**GIVEN MATERIAL**
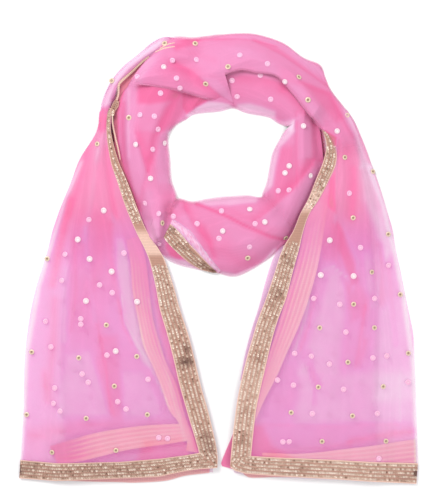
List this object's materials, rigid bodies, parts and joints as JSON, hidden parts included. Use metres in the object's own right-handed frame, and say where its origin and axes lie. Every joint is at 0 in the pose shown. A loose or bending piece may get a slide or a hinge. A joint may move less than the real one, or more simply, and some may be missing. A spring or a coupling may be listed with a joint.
{
  "type": "dupatta stole",
  "caption": "Sheer pink net stole with sequin dots and a sequin ribbon border, wound into a neck loop with two folded tails, laid flat.",
  "frame": {"origin": "middle of the bounding box, on the surface that the stole lies on", "axes": "+X to the right of the flat lay, +Y up it from the hems to the top of the loop, +Z up from the surface"},
  "size_m": [0.6376, 0.7213, 0.0293],
  "materials": {
    "soft_net": "sheer matt net",
    "hidden_net": "layered matt net",
    "sequin_ribbon": "sequins on ribbon"
  },
  "bodies": {
    "root": {"left_tail": "soft_net", "left_hem_border": "sequin_ribbon", "left_side_border": "sequin_ribbon", "left_under_hem_border": "sequin_ribbon", "left_under_side_border": "sequin_ribbon", "top_back_pass": "soft_net", "top_back_pass_hidden_layers": "hidden_net", "top_inner_pass": "soft_net", "top_inner_pass_hidden_layers": "hidden_net", "right_inner_pass": "soft_net", "right_inner_pass_hidden_layers": "hidden_net", "cowl": "soft_net", "cowl_hidden_layers": "hidden_net", "cowl_border": "sequin_ribbon", "left_inner_pass": "soft_net", "left_inner_pass_hidden_layers": "hidden_net", "top_front_pass": "soft_net", "top_front_pass_hidden_layers": "hidden_net", "right_tail": "soft_net", "right_hem_border": "sequin_ribbon", "right_side_border": "sequin_ribbon", "right_under_hem_border": "sequin_ribbon", "right_under_side_border": "sequin_ribbon"}
  },
  "joints": []
}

**EXERCISE DESCRIPTION**
Each line of the listing should be echoed back exactly.

**CORRECT RESULT**
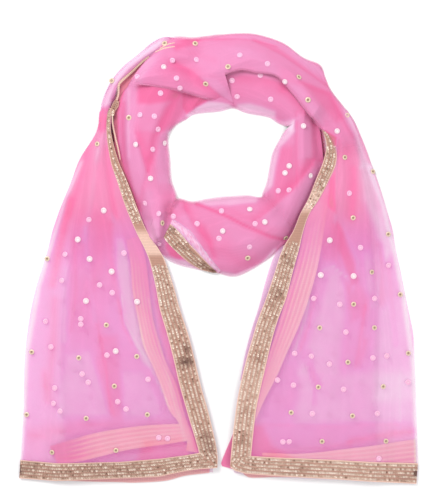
List this object's materials, rigid bodies, parts and joints as JSON, hidden parts included. Use metres in the object's own right-handed frame, and say where its origin and axes lie. Every joint is at 0 in the pose shown. A loose or bending piece may get a slide or a hinge. A joint may move less than the real one, or more simply, and some may be missing. A spring or a coupling may be listed with a joint.
{
  "type": "dupatta stole",
  "caption": "Sheer pink net stole with sequin dots and a sequin ribbon border, wound into a neck loop with two folded tails, laid flat.",
  "frame": {"origin": "middle of the bounding box, on the surface that the stole lies on", "axes": "+X to the right of the flat lay, +Y up it from the hems to the top of the loop, +Z up from the surface"},
  "size_m": [0.6376, 0.7213, 0.0293],
  "materials": {
    "soft_net": "sheer matt net",
    "hidden_net": "layered matt net",
    "sequin_ribbon": "sequins on ribbon"
  },
  "bodies": {
    "root": {"left_tail": "soft_net", "left_hem_border": "sequin_ribbon", "left_side_border": "sequin_ribbon", "left_under_hem_border": "sequin_ribbon", "left_under_side_border": "sequin_ribbon", "top_back_pass": "soft_net", "top_back_pass_hidden_layers": "hidden_net", "top_inner_pass": "soft_net", "top_inner_pass_hidden_layers": "hidden_net", "right_inner_pass": "soft_net", "right_inner_pass_hidden_layers": "hidden_net", "cowl": "soft_net", "cowl_hidden_layers": "hidden_net", "cowl_border": "sequin_ribbon", "left_inner_pass": "soft_net", "left_inner_pass_hidden_layers": "hidden_net", "top_front_pass": "soft_net", "top_front_pass_hidden_layers": "hidden_net", "right_tail": "soft_net", "right_hem_border": "sequin_ribbon", "right_side_border": "sequin_ribbon", "right_under_hem_border": "sequin_ribbon", "right_under_side_border": "sequin_ribbon"}
  },
  "joints": []
}